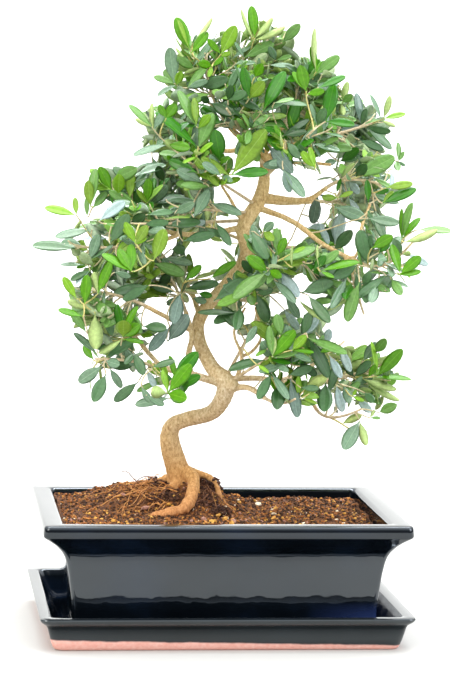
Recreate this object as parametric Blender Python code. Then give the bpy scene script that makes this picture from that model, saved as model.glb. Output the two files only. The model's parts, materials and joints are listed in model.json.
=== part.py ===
"""An olive bonsai in its glazed oblong pot, standing in a matching drip tray.

Blender 4.5 script. The tables below are in millimetres and the objects are in metres, with +Z up.
The origin is the middle of the tray's underside, +X runs along the pot's long side and the front
of the tree faces -Y. Pot, tray, soil, trunk, each bough and each mass of foliage is one object.
"""
import math
import random
from collections import namedtuple

import bmesh
import bpy
from mathutils import Matrix, Vector, noise
from mathutils.bvhtree import BVHTree

MM = 0.001
GAP = 0.35              # air kept between two pieces that meet
CLEAR = 0.45            # air kept between foliage and whatever it passes

# Pot: (height, half its length) up the outer wall, then up the cavity. A half depth is POT_INSET less.
POT_INSET = 25.0
POT_FOOT = 4.6
POT_RIM = 68.2
POT_WALL = ((POT_FOOT, 82.9), (6.4, 83.8), (19.0, 84.0), (39.5, 86.4), (46.0, 87.7), (52.0, 90.2),
            (56.2, 94.0), (59.4, 98.4), (60.8, 100.4), (62.0, 101.0), (66.8, 100.8), (POT_RIM, 99.8))
POT_CAVITY = ((12.0, 77.0), (40.0, 79.5), (50.0, 83.0), (58.0, 87.8), (66.0, 88.8), (POT_RIM, 90.6),
              (70.0, 92.0))
POT_CORNER = 3.0
CORNER_STEPS = 2

# Tray: the same, with a half depth TRAY_INSET less.
TRAY_INSET = 22.0
TRAY_FLOOR = 4.3
TRAY_WALL = ((0.0, 94.0), (1.4, 95.2), (9.0, 97.6), (13.0, 98.9), (15.6, 101.8), (17.3, 102.5),
             (18.3, 101.8))
TRAY_CAVITY = ((TRAY_FLOOR, 86.5), (8.0, 91.0), (18.3, 96.0), (20.0, 96.6))
TRAY_CORNER = 4.5

# Soil: level at its left and right ends, slope towards the back, and its broad uneven relief.
SOIL_LEFT, SOIL_RIGHT = 64.9, 61.2
SOIL_SLOPE = 0.022
RELIEF = 2.4
RELIEF_SIZE = 18.0
SOIL_CELLS = (22, 16)

# Mounds that the tree and its right root stand on: middle, rise, and reach to the left, right and back.
Mound = namedtuple("Mound", "x y rise left right depth")
MOUNDS = (Mound(-24.0, 24.0, 13.9, 47.0, 34.0, 26.0), Mound(-8.0, 9.0, 5.5, 15.0, 9.0, 15.0))

# Trunk: middle line and thickness, from the flat cut at soil level to the fork of its leader.
GROUND = 62.0
CUT_SIZE = 200.0
TRUNK = ((-18, 17, 60, 21), (-18, 16, 76, 16.4), (-21, 16, 88, 13.1), (-25.5, 14, 103, 11.2),
         (-24, 11, 112, 9.2), (-17, 8, 116, 8.5), (-2, 0, 122, 8.8), (4, -7, 138, 10.2),
         (-4, -4, 147, 8.2), (-11, 3, 162, 7.3), (-9, 9, 176, 7.2), (8, 8, 197, 7.1),
         (14.5, 1, 211, 6.9), (12, -4, 226, 7.6), (21.5, -2, 242.5, 7.7), (24.5, 4, 257, 5.7),
         (23, 7, 267, 5.1), (15, 8, 275, 4.4))
BURLS = ((6.5, -10, 137.5, 8.4), (-22.5, 9.5, 77, 7.4), (12.5, -4.6, 227, 7.6))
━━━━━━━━
__Directive__. Word for word, restate all of the data shown above.

__The answer__.
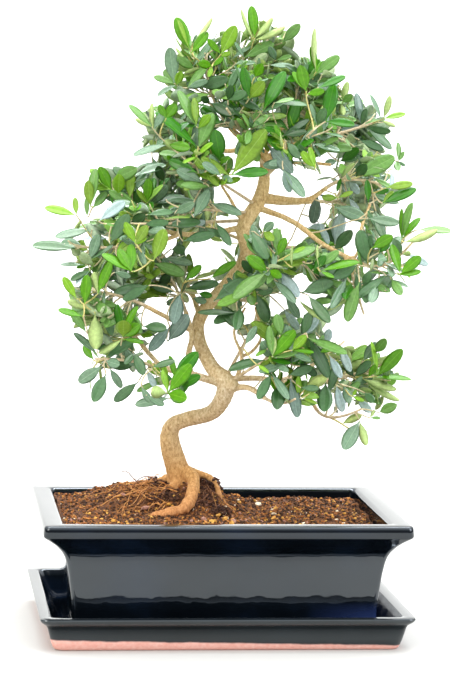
Recreate this object as parametric Blender Python code. Then give the bpy scene script that makes this picture from that model, saved as model.glb. Output the two files only. The model's parts, materials and joints are listed in model.json.
=== part.py ===
"""An olive bonsai in its glazed oblong pot, standing in a matching drip tray.

Blender 4.5 script. The tables below are in millimetres and the objects are in metres, with +Z up.
The origin is the middle of the tray's underside, +X runs along the pot's long side and the front
of the tree faces -Y. Pot, tray, soil, trunk, each bough and each mass of foliage is one object.
"""
import math
import random
from collections import namedtuple

import bmesh
import bpy
from mathutils import Matrix, Vector, noise
from mathutils.bvhtree import BVHTree

MM = 0.001
GAP = 0.35              # air kept between two pieces that meet
CLEAR = 0.45            # air kept between foliage and whatever it passes

# Pot: (height, half its length) up the outer wall, then up the cavity. A half depth is POT_INSET less.
POT_INSET = 25.0
POT_FOOT = 4.6
POT_RIM = 68.2
POT_WALL = ((POT_FOOT, 82.9), (6.4, 83.8), (19.0, 84.0), (39.5, 86.4), (46.0, 87.7), (52.0, 90.2),
            (56.2, 94.0), (59.4, 98.4), (60.8, 100.4), (62.0, 101.0), (66.8, 100.8), (POT_RIM, 99.8))
POT_CAVITY = ((12.0, 77.0), (40.0, 79.5), (50.0, 83.0), (58.0, 87.8), (66.0, 88.8), (POT_RIM, 90.6),
              (70.0, 92.0))
POT_CORNER = 3.0
CORNER_STEPS = 2

# Tray: the same, with a half depth TRAY_INSET less.
TRAY_INSET = 22.0
TRAY_FLOOR = 4.3
TRAY_WALL = ((0.0, 94.0), (1.4, 95.2), (9.0, 97.6), (13.0, 98.9), (15.6, 101.8), (17.3, 102.5),
             (18.3, 101.8))
TRAY_CAVITY = ((TRAY_FLOOR, 86.5), (8.0, 91.0), (18.3, 96.0), (20.0, 96.6))
TRAY_CORNER = 4.5

# Soil: level at its left and right ends, slope towards the back, and its broad uneven relief.
SOIL_LEFT, SOIL_RIGHT = 64.9, 61.2
SOIL_SLOPE = 0.022
RELIEF = 2.4
RELIEF_SIZE = 18.0
SOIL_CELLS = (22, 16)

# Mounds that the tree and its right root stand on: middle, rise, and reach to the left, right and back.
Mound = namedtuple("Mound", "x y rise left right depth")
MOUNDS = (Mound(-24.0, 24.0, 13.9, 47.0, 34.0, 26.0), Mound(-8.0, 9.0, 5.5, 15.0, 9.0, 15.0))

# Trunk: middle line and thickness, from the flat cut at soil level to the fork of its leader.
GROUND = 62.0
CUT_SIZE = 200.0
TRUNK = ((-18, 17, 60, 21), (-18, 16, 76, 16.4), (-21, 16, 88, 13.1), (-25.5, 14, 103, 11.2),
         (-24, 11, 112, 9.2), (-17, 8, 116, 8.5), (-2, 0, 122, 8.8), (4, -7, 138, 10.2),
         (-4, -4, 147, 8.2), (-11, 3, 162, 7.3), (-9, 9, 176, 7.2), (8, 8, 197, 7.1),
         (14.5, 1, 211, 6.9), (12, -4, 226, 7.6), (21.5, -2, 242.5, 7.7), (24.5, 4, 257, 5.7),
         (23, 7, 267, 5.1), (15, 8, 275, 4.4))
BURLS = ((6.5, -10, 137.5, 8.4), (-22.5, 9.5, 77, 7.4), (12.5, -4.6, 227, 7.6))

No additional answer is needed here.